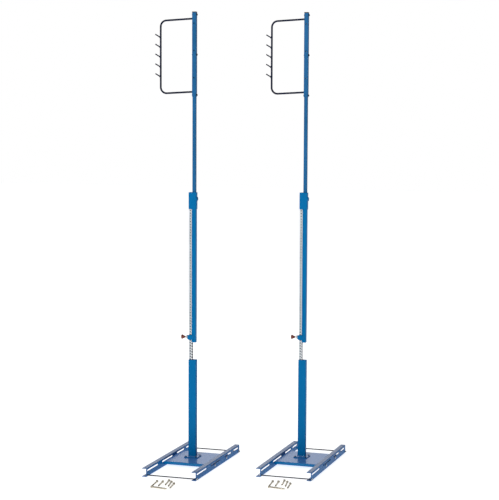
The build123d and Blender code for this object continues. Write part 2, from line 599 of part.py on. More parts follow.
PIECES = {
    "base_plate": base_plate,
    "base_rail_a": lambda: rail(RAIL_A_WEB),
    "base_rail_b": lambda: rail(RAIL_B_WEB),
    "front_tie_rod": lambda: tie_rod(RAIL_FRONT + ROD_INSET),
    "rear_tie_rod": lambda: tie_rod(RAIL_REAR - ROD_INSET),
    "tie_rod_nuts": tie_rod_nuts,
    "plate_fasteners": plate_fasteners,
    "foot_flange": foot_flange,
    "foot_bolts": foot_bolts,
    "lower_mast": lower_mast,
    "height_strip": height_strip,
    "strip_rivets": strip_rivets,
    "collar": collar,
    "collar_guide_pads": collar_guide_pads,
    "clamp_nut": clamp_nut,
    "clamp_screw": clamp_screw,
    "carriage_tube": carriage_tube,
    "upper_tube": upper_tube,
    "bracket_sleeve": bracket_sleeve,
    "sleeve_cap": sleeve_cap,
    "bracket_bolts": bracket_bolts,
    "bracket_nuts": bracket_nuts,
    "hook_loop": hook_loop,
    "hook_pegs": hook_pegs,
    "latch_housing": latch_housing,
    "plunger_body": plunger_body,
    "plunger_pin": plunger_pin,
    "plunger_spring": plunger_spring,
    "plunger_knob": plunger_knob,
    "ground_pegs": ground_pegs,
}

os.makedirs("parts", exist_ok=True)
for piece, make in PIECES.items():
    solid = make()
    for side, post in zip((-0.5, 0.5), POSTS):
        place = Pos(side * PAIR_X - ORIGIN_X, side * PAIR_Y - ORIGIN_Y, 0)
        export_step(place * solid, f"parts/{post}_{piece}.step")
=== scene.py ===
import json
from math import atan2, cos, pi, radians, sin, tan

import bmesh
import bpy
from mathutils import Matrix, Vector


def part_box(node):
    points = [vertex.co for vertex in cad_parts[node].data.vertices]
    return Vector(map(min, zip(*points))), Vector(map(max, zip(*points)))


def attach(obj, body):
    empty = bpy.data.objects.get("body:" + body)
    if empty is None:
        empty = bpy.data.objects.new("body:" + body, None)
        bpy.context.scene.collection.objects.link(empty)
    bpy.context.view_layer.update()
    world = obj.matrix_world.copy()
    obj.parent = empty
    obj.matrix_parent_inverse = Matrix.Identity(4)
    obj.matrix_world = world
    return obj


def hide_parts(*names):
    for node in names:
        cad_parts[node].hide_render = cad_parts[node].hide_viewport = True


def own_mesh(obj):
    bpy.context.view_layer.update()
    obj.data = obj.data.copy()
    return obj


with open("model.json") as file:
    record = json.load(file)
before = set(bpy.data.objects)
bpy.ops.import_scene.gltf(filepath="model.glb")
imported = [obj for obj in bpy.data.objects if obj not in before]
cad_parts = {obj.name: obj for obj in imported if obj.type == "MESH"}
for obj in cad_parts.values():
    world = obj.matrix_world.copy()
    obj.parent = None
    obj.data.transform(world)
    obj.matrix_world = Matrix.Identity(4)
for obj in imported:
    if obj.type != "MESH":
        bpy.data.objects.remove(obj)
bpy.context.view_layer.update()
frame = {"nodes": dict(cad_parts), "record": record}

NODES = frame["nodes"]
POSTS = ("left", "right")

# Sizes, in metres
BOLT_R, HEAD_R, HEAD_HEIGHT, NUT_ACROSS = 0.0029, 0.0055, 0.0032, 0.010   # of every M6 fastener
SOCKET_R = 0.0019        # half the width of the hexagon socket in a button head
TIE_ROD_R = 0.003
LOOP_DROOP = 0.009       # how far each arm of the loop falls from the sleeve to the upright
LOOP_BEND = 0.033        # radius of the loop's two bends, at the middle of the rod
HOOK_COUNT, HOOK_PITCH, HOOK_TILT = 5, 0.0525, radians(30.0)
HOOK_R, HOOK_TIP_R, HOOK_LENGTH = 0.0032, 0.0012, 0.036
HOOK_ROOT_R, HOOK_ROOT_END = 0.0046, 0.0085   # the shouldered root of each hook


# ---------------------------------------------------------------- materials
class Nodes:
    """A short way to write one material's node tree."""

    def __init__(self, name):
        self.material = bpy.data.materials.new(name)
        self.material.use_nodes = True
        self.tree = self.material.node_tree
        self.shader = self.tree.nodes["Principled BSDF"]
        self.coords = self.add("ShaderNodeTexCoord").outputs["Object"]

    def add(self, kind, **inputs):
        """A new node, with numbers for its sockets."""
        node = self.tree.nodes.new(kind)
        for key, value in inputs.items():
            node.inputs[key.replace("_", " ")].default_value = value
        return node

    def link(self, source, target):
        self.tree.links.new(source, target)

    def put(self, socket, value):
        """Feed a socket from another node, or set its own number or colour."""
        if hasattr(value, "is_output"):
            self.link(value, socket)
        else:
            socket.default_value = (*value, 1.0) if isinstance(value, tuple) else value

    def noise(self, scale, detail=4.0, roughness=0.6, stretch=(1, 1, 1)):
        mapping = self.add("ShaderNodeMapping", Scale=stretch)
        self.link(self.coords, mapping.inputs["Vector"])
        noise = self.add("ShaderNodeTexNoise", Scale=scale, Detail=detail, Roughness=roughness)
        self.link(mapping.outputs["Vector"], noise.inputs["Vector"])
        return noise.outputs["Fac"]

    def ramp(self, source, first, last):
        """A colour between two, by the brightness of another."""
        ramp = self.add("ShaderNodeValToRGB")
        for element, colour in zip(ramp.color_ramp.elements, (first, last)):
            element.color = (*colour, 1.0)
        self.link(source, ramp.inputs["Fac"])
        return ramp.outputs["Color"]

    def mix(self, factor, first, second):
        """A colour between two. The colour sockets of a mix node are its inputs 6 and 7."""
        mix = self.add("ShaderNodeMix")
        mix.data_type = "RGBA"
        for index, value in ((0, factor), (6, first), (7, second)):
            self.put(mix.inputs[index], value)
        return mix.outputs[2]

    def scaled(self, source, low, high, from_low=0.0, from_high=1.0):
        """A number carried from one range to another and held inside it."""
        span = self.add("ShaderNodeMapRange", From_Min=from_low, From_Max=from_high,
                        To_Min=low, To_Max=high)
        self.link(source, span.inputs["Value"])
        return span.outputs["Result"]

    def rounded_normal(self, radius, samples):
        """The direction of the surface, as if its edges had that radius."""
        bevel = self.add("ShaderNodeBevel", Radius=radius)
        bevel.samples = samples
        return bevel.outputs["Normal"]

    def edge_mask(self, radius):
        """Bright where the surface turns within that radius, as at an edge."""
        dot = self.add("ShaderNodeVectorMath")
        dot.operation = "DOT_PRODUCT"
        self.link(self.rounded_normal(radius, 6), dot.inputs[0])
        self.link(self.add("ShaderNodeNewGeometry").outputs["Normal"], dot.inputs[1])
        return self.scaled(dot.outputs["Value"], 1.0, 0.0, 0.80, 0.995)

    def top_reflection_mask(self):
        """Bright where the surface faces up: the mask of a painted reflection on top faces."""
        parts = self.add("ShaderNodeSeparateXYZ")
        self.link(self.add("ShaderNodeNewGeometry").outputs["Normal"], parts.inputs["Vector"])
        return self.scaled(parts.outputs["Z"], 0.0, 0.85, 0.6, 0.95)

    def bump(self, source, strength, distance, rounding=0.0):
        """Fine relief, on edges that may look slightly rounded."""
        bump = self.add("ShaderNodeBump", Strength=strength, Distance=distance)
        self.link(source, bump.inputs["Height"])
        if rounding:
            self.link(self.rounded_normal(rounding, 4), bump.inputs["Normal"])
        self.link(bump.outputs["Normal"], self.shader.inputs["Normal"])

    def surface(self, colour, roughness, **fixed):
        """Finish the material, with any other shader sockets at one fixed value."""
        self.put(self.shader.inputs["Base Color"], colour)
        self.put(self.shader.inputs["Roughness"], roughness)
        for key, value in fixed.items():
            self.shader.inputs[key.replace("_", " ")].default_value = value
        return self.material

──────

• To be done
In the listing above, find the line containing "for side, post" and the line containing "obj.data = obj.data.copy()", then repeat those two lines and everything between them exactly.

• Full output
    for side, post in zip((-0.5, 0.5), POSTS):
        place = Pos(side * PAIR_X - ORIGIN_X, side * PAIR_Y - ORIGIN_Y, 0)
        export_step(place * solid, f"parts/{post}_{piece}.step")
=== scene.py ===
import json
from math import atan2, cos, pi, radians, sin, tan

import bmesh
import bpy
from mathutils import Matrix, Vector


def part_box(node):
    points = [vertex.co for vertex in cad_parts[node].data.vertices]
    return Vector(map(min, zip(*points))), Vector(map(max, zip(*points)))


def attach(obj, body):
    empty = bpy.data.objects.get("body:" + body)
    if empty is None:
        empty = bpy.data.objects.new("body:" + body, None)
        bpy.context.scene.collection.objects.link(empty)
    bpy.context.view_layer.update()
    world = obj.matrix_world.copy()
    obj.parent = empty
    obj.matrix_parent_inverse = Matrix.Identity(4)
    obj.matrix_world = world
    return obj


def hide_parts(*names):
    for node in names:
        cad_parts[node].hide_render = cad_parts[node].hide_viewport = True


def own_mesh(obj):
    bpy.context.view_layer.update()
    obj.data = obj.data.copy()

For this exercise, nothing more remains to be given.